Abundant Life

Nurturing Life: A Mutual Calling
“Your caring and kindness makes me feel warm.”

 

by Sister Kathy Flynn

From left: Sr. Kathy Flynn and Brooklyn work together to make jars of cookie and cocoa mix that were sold to benefit the women and children.
From left: Sr. Kathy Flynn and Brooklyn work together to make jars of cookie and cocoa mix that were sold to benefit the women and children who experience homelessness and live at Maria House and Teresa Shelter in Dubuque, IA. Brooklyn’s heartfelt card accompanied jars of cookie mix.
In John 10:10, Jesus promises, “I came that you may have life and life in abundance.” This specific message—and the message of the Gospels in general—is one of abundance, not scarcity. Lately, though, I have been reflecting on what it means to live in abundance, as opposed to with abundance. The former seems to refer to a state of being, the latter to one of possessing.

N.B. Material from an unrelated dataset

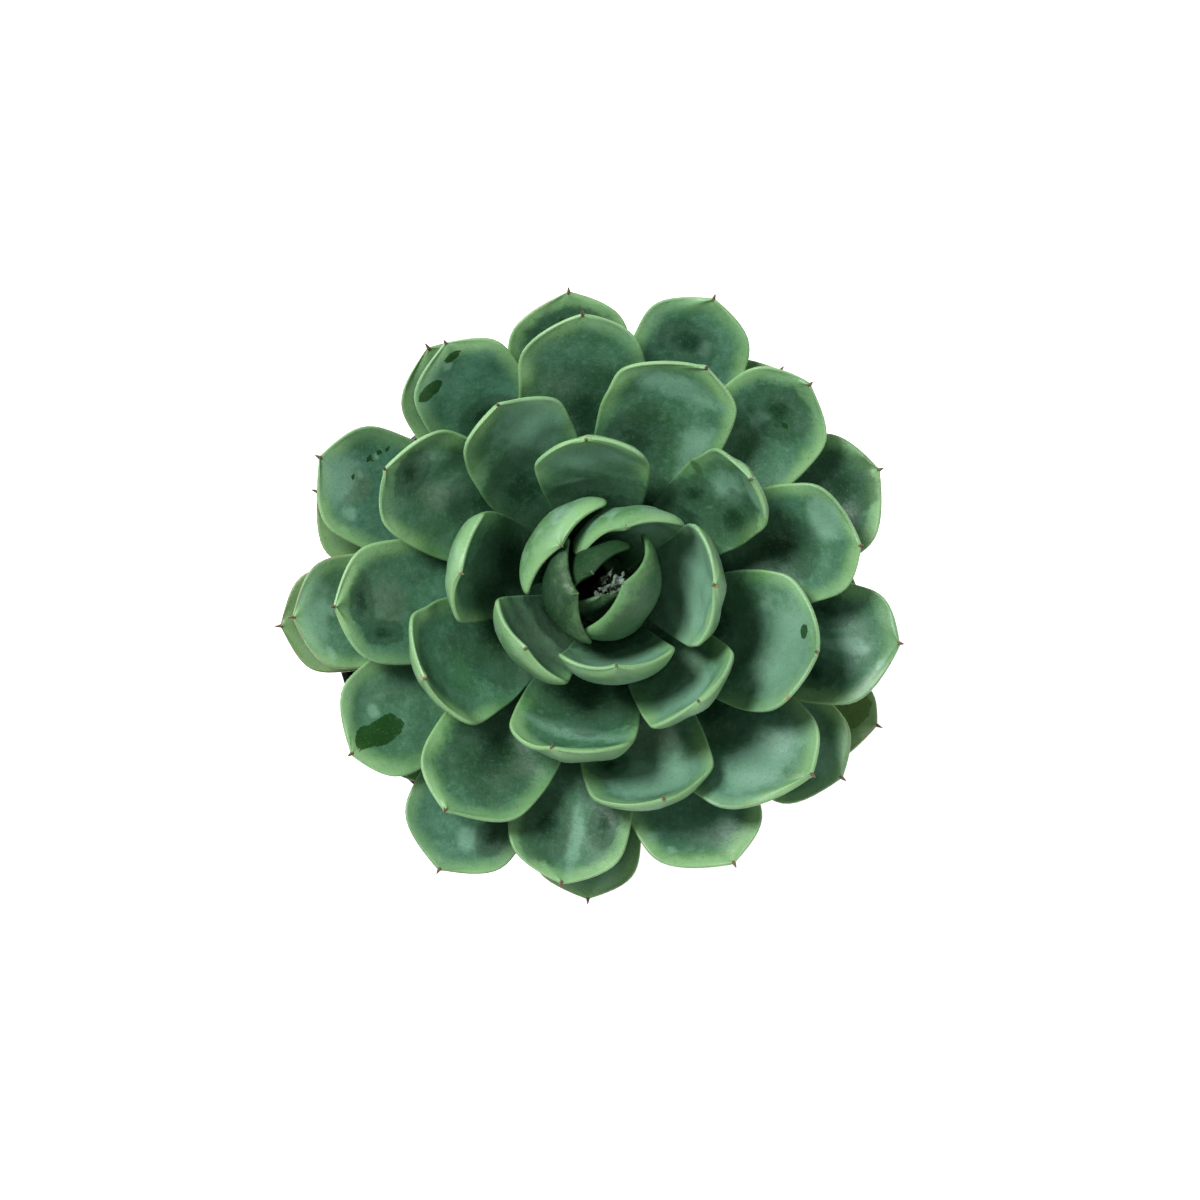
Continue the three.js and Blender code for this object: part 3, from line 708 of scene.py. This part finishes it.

Since I entered religious life, my ministries have been focused mainly on women and children who are materially poor—who live materially scarce lives. Many of them have suffered abuse and the cascading fallout that often results. Women are disproportionately impacted by poverty, food scarcity, wage disparity, inadequate or unaffordable housing, and inadequate or unaffordable childcare. Many of the women with whom I have ministered have been women of color who I have seen suffer the added effects of discrimination and exhaustion from the daily hypervigilance that discrimination and racism cause.

Yet, through it all, many of these women have taught me what it means to live in abundance. They live lives of abundant transparency and authenticity—the kind I aspire to but have not yet achieved. They live lives of abundant generosity and compassion—toward others who are faltering and suffering, if not toward themselves. They live lives of abundant resilience and persistence, of abundant vulnerability—asking for help up when they’ve fallen in order to try one more time. I pray for the gumption and persistence they have in the face of what often seems to me to be insurmountable odds. And while many of these women live with abundant self-doubt and lack of self-confidence, they also live lives abundant in spiritual depth the likes of which we are all called. I am grateful for the privilege of knowing, working alongside, and being present to each of these remarkable women, each a beloved creation of our God.

As a Dominican Sister of Sinsinawa, my life is graced both in abundance and with abundance—in loving community, nurtured by prayer and lifelong study. With these gifts come great responsibility—the responsibility to respond to the needs of our time, to work for justice for all people so that they, too, may live both in and with the abundance that Jesus promises each of us.